The students typically respond, “That sounds like the stupidest company ever.” That’s when Roberto reveals that such a grocery store already exists, and it’s crushing the competition.
There is a good chance you’ve never shopped at a Trader Joe’s, maybe never even heard of it. It only has 600-some stores. The big chains like Kroger and Albertson’s have well over 2,000 each; Walmart sells groceries in more than 4,000 of its stores. But Trader Joe’s doesn’t just have customers; it has fans. It’s never been easy to run a grocery chain: The grocery business is famous for low profit margins and lots of competition. But Trader Joe’s makes it look easy — and, weirdly, fun.
We wanted to find out how they do it. We tried asking — but Trader Joe’s is a fairly secretive company. So we put on our Freakonomics goggles in an attempt to reverse-engineer the secrets of Trader Joe’s. Which, it turns out, are incredibly freakonomical: things like choice architecture and decision theory. Things like nudging and an embrace of experimentation. In fact, If Freakonomics were a grocery store, it might be a Trader Joe’s, or at least try to be.
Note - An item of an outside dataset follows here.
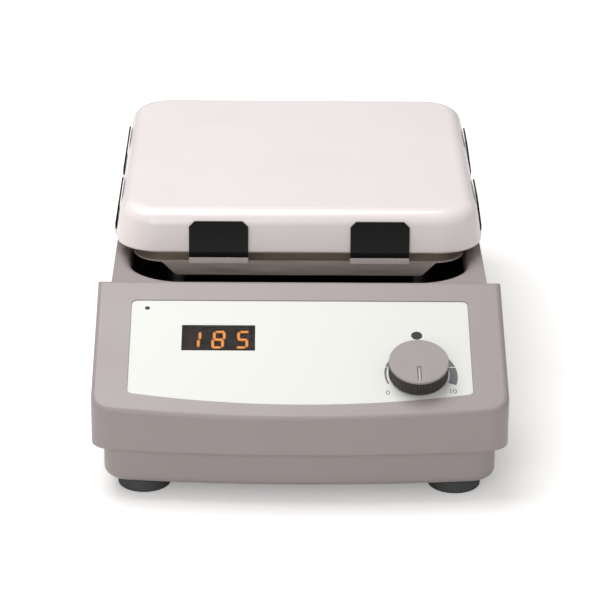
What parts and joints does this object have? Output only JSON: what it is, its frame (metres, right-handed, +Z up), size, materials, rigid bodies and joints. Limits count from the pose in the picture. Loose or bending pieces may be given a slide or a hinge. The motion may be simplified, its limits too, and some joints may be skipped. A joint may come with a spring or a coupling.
{
  "type": "digital hotplate",
  "caption": "Low bench hotplate with a white square heated plate held by black spring clips, a sloping front panel with a digital display and one ribbed push-and-turn knob.",
  "frame": {"origin": "on the bench surface, under the middle of the bounding box of the whole hotplate", "axes": "+Z up, the sloping control panel faces -Y, +X to the right of someone who faces the panel"},
  "size_m": [0.215, 0.36, 0.112],
  "materials": {
    "painted_housing": "satin light grey paint",
    "white_overlay": "fine matt white overlay",
    "smoked_window": "smoked dark red window",
    "black_plastic": "fine matt",
    "black_gloss": "glossy",
    "lit_segment": "glowing amber",
    "dark_segment": "unlit dull red",
    "lamp_lens": "dark lens, unlit",
    "circuit_board": "green solder mask",
    "zinc_steel": "zinc-plated",
    "brass_neck": "plain turned",
    "grey_knob": "satin moulded grey",
    "transformer_core": "varnished laminations",
    "capacitor_sleeve": "shrink sleeve",
    "bare_aluminium": "plain",
    "terminal_plastic": "moulded",
    "black_enamel": "heat-proof satin black",
    "polished_stainless": "bright stainless sheet",
    "ceramic_fibre": "matt fibre board",
    "heater_sheath": "oxidised sheath",
    "white_enamel": "glossy white enamel",
    "black_clip": "glossy black coat on spring steel",
    "foot_rubber": "grey rubber",
    "fuse_glass": "clear glass tube"
  },
  "bodies": {
    "housing": {"capacitor": "capacitor_sleeve", "clip_screws": "zinc_steel", "control_board": "circuit_board", "control_board_screws": "zinc_steel", "display_dark_segments": "dark_segment", "display_lit_segments": "lit_segment", "display_module": "black_plastic", "display_window": "smoked_window", "encoder_bushing": "brass_neck", "encoder_housing": "zinc_steel", "encoder_nut": "brass_neck", "encoder_washer": "zinc_steel", "foot_front_left": "foot_rubber", "foot_front_right": "foot_rubber", "foot_rear_left": "foot_rubber", "foot_rear_right": "foot_rubber", "foot_screws": "zinc_steel", "front_panel": "white_overlay", "heat_lamp": "lamp_lens", "heat_shield_tray": "polished_stainless", "heater_base": "ceramic_fibre", "heater_coil": "heater_sheath", "housing_screws": "zinc_steel", "inlet_pins": "brass_neck", "insulation_block": "ceramic_fibre", "lower_housing": "painted_housing", "plate_clip_front_left": "black_clip", "plate_clip_front_right": "black_clip", "plate_clip_left_front": "black_clip", "plate_clip_left_rear": "black_clip", "plate_clip_rear_left": "black_clip", "plate_clip_rear_right": "black_clip", "plate_clip_right_front": "black_clip", "plate_clip_right_rear": "black_clip", "power_board": "circuit_board", "power_board_screws": "zinc_steel", "power_heatsink": "bare_aluminium", "power_inlet": "black_plastic", "power_lamp": "lamp_lens", "probe_spring": "polished_stainless", "rear_panel": "black_plastic", "rod_socket": "bare_aluminium", "rod_socket_nut": "zinc_steel", "switch_body": "black_plastic", "temperature_probe": "polished_stainless", "terminal_block": "terminal_plastic", "top_plate": "white_enamel", "transformer": "transformer_core", "tray_post_front_left": "zinc_steel", "tray_post_front_right": "zinc_steel", "tray_post_rear_left": "zinc_steel", "tray_post_rear_right": "zinc_steel", "upper_housing": "painted_housing", "well_liner": "black_enamel"},
    "encoder_press": {"encoder_plunger": "black_plastic"},
    "knob": {"control_knob": "grey_knob", "encoder_shaft": "zinc_steel"},
    "rocker": {"switch_rocker": "black_gloss"},
    "fuse_tray": {"fuse_drawer": "black_plastic", "fuse": "fuse_glass"}
  },
  "joints": [
    {"name": "knob_press", "type": "slide", "parent": "housing", "child": "encoder_press", "axis": [0, 0.3819, -0.9242], "range_m": [0, 0.0005], "stiffness_N_per_m": 4000},
    {"name": "knob_turn", "type": "hinge", "parent": "encoder_press", "child": "knob", "pos_m": [0.061, -0.1508, 0.06167], "axis": [0, -0.3819, 0.9242], "continuous": true},
    {"name": "mains_switch", "type": "hinge", "parent": "housing", "child": "rocker", "pos_m": [0.034, 0.1763, 0.054], "axis": [1, 0, 0], "range_deg": [0, 16]},
    {"name": "fuse_drawer_slide", "type": "slide", "parent": "housing", "child": "fuse_tray", "axis": [0, 1, 0], "range_m": [0, 0.012]}
  ]
}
It’s like a real-life case study of behavioral economics at work.
I don’t mean to heap undue praise on a grocery chain just because they’ve found a way to make their appealing food cheap and treat people pretty well along the way. But I will say this: We spend a lot of time on this show, and in modern society at large, pointing out problems and failures and sundry idiocies. It’s nice, once in a while, to come across an institution — even if it’s just a grocery store — that seems to work well, for several constituencies on several dimensions, and to see what can be learned from it.
Which led us to ask: If Trader Joe’s is really so good, should their philosophy be applied elsewhere? Should Trader Joe’s be … running America? If you’ve heard this episode before, I hope you enjoy the chance to revisit it. If not … welcome to Trader Joe's. Can we help you find anything?
You can hear this week’s episode of Freakonomics Radio, “Should America Be Run by … Trader Joe’s? (Update),” on Apple Podcasts, Spotify, or wherever you listen to podcasts. A full transcript is available on our website.
Also on the Freakonomics Radio Network this week
The Economics of Everyday Things: Mall Cops
Security guards make malls feel safer, but what can they do when there’s trouble? Zachary Crockett observes and reports.
Apple Podcasts | Spotify | transcript
I love Joe’s. You can find stuff there like nowhere else: frozen garlic and adorable flowers and plants, some stuff cheaper than anywhere else, for instance, They open early and the staff is always friendly.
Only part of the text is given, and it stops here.